The path to connect these images is a labyrinthine one; not so much in terms of plot as emotional landscape, which constantly shifts under its players. We initially find Rama and Emad rehearsing for Death of a Salesman; he’s the director and a drama teacher, she’s his leading actress. The relationship seems sound enough until one day Rama leaves their apartment door unhinged, thinking Emad’s on his way home and—in a breathlessly-held moment of formal terror—allows an intruder into the apartment, who we later discover assaulted her.
The incident appears to set up a thriller of whodunit investigations, with Emad attempting to track down the culprit via increasingly convoluted traps. The nature of the crime itself is deliberately—or for Iranian film censorship reasons—kept vague, adding an extra ripple to the predicament. We’re lead to believe that Rama alternately fell and hit her head, or that the intruder struck her and fled, but the film infers something more sinister. Is the husband merely overreacting to a minor scenario? Is it something far uglier, that the film obscures because Emad, in accordance with his patriarchal pride, isn’t willing admit to himself?
As Emad’s pursuit of Rama’s assailer grows ever more desperate, he becomes deeply oblivious to the fact that he’s alienating her. Rama isn’t afforded any agency, and in Farhadi’s presumably deliberate storytelling, little in the way of perspective, either. Whether she’s terrified to reveal the details of the attack to her husband or being willfully forgetful, the narrative cedes control almost entirely to Emad, whose quest eschews nominal righteousness for what really appears to be at stake—saving his own, male, face in the knowledge that his wife’s reputation may have been tarnished. The scenario is complicated by evoking more a problematic side to Iran’s traditional rape narrative—that the woman is often at fault. Notice here that nobody once encourages Rama to go to the police. It’s the man’s duty to sort it out.

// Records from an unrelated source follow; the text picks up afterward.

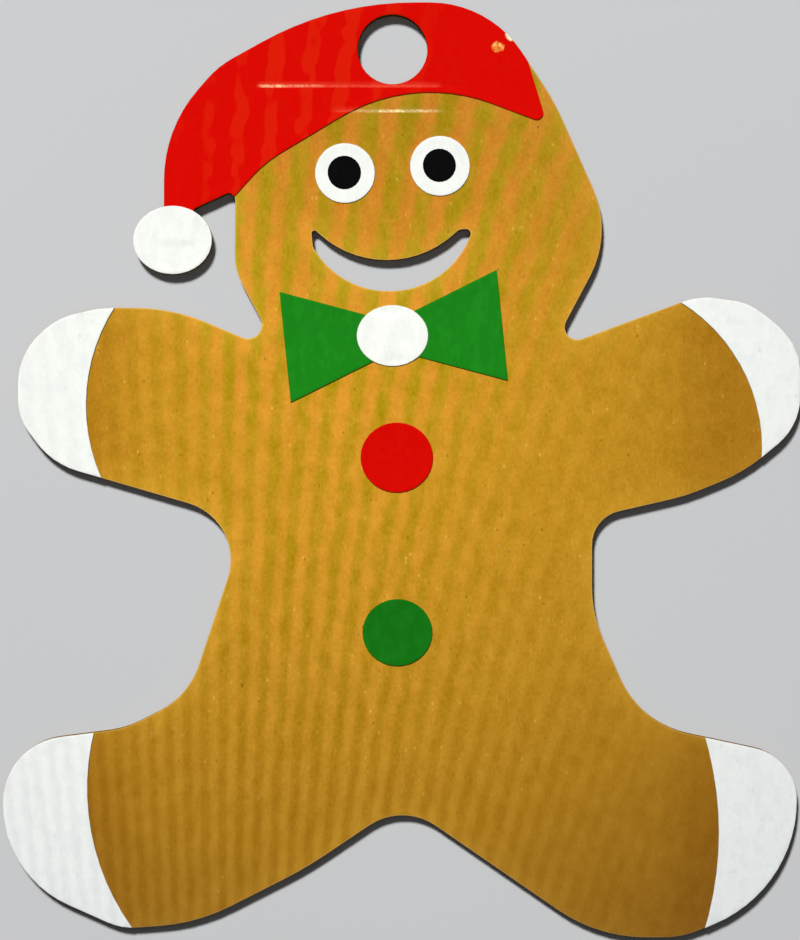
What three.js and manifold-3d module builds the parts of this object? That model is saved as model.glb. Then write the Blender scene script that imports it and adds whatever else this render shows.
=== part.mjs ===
// Gingerbread man cut from corrugated kraft board, with glued-on paper pieces.
// Millimetres, +Z up. It lies on its back: the face looks up along +Z, the head points along +Y
// and +X is to the right as one looks at the face. The origin is under the middle of the figure.
import * as THREE from 'three';
import { mergeVertices } from 'three/addons/utils/BufferGeometryUtils.js';
import Module from 'manifold-3d';

const wasm = await Module();
wasm.setup();

// ---------------------------------------------------------------- driving sizes
const figureHeight = 299.2;      // sole of the feet to the top of the hat
const figureWidth = 255.2;       // left foot to right hand
const linerThickness = 0.35;     // the flat kraft sheets of the board
const boardThickness = 4.2;      // back sheet, flutes and front sheet together
const flutePitch = 7.5;          // from crest to crest; the flutes run from head to feet
const fluteFacets = 8;           // flat facets in one flute, one of them the crest
const mediumThickness = 0.35;    // the fluted sheet, measured upright
const glueDepth = 0.1;           // how far a trough sinks into the glue on the back sheet
const paperThickness = 0.3;      // the coloured papers
const arcSag = 0.05;             // how far a flat facet may cut inside a round edge

const top = figureHeight / 2;
const side = figureWidth / 2;
const frontUnderside = boardThickness - linerThickness;
const firstPaper = boardThickness;                    // papers on the board
const secondPaper = firstPaper + paperThickness;      // papers on papers
const paperTop = secondPaper + paperThickness;
const clear = 1;                                      // how far a cutter reaches past the figure
const outside = 160;                                  // a place well outside the outline

// ---------------------------------------------------------------- outlines
// A closed outline through corners [x, y, radius], each rounded off by an arc of its radius.
function roundedShape(corners) {
  const outline = [];
  corners.forEach(([x, y, radius], i) => {
    const corner = new THREE.Vector2(x, y);
    const [backX, backY] = corners.at(i - 1);
    const [nextX, nextY] = corners[(i + 1) % corners.length];
    const back = new THREE.Vector2(backX - x, backY - y).normalize();
    const next = new THREE.Vector2(nextX - x, nextY - y).normalize();
    const half = Math.acos(back.dot(next)) / 2;
    if (radius === 0) {
      outline.push(corner);
      return;
    }
    const centre = back.clone().add(next).normalize().multiplyScalar(radius / Math.sin(half));
    centre.add(corner);
    const start = back.clone().multiplyScalar(radius / Math.tan(half)).add(corner).sub(centre);
    const turn = Math.PI - 2 * half;
    const direction = Math.sign(next.cross(back));
    outline.push(...arcPoints(centre, radius, radius, start.angle(), direction * turn));
  });
  return new THREE.Shape(outline);
}

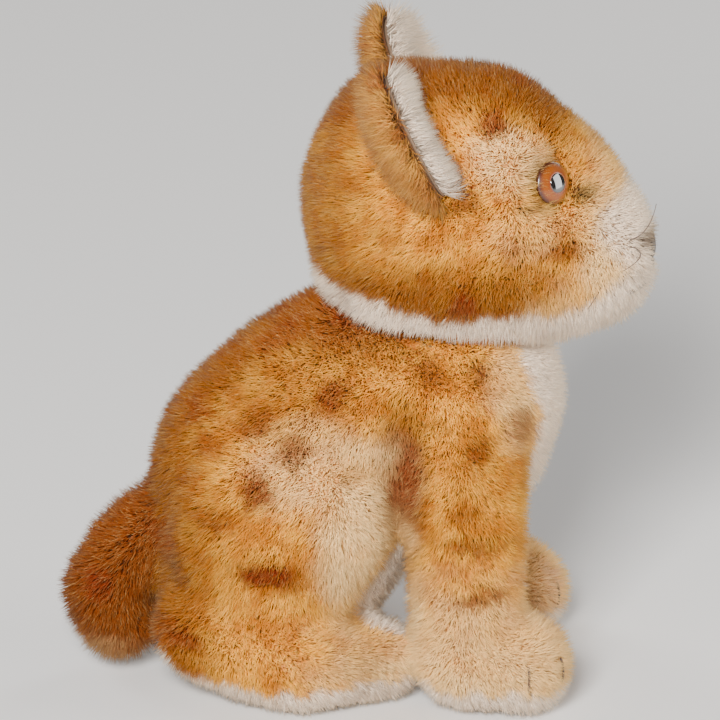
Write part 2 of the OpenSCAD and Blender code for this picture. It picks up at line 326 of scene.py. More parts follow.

It’s here that The Salesman works most as a companion to Verhoeven’s film, which took a rape as the impetus for a progressive—and transgressive—agenda of female desire and response. Farhadi’s film is no less fascinating in its negotiation of the inverse, a situation in which the woman is denied right of response, even to the point where she feels compelled to hide her trauma. In The Salesman, the means of revenge are explicitly assumed by the man, who must necessarily deny any inherent eroticism. Embarrassment is for him to burden—in a revealing aside, we see a poster for Bergman’s Shame peeking out from the debris in Emad’s room. That both husband and wife are actors who face each other on stage doubles the drama: performance is a part of their composition.
Farhadi is typically adept at crafting these elements into emotional thrillers, and once again he demonstrates his ability to give spiky dimension to his characters’ dilemma here. It’s there in everything from his actors’ performances to his sometimes pointed imagery, such as the way Rama’s hijab is swapped out for a bandage—another form of emotional concealment—post attack. Alidoosti is quietly forceful in a role that forces her deeply into her character’s interior, while Hosseini is great as the husband whose masculinity is eroding in tandem with the degree he attempts to assert it.
The Salesman pulls off a tricky highwire act once Rama’s attacker is eventually found: she’s forgiving of this rather pathetic creature, while Emad maintains his mandate for violent vengeance. That Farhadi humanises all parties involved—he neither endorses nor indicts—is testament to his pursuit of complexity over easy narrative closure, leaving his audience with questions that don’t adhere to strict moral parameters. As Farhadi noted in his Oscar’s acceptance statement, “dividing the world into the ‘us’ and ‘our enemies’ categories creates fear; a deceitful justification for aggression and war.” The Salesman proves that sentiment is as applicable on the domestic front as the international stage.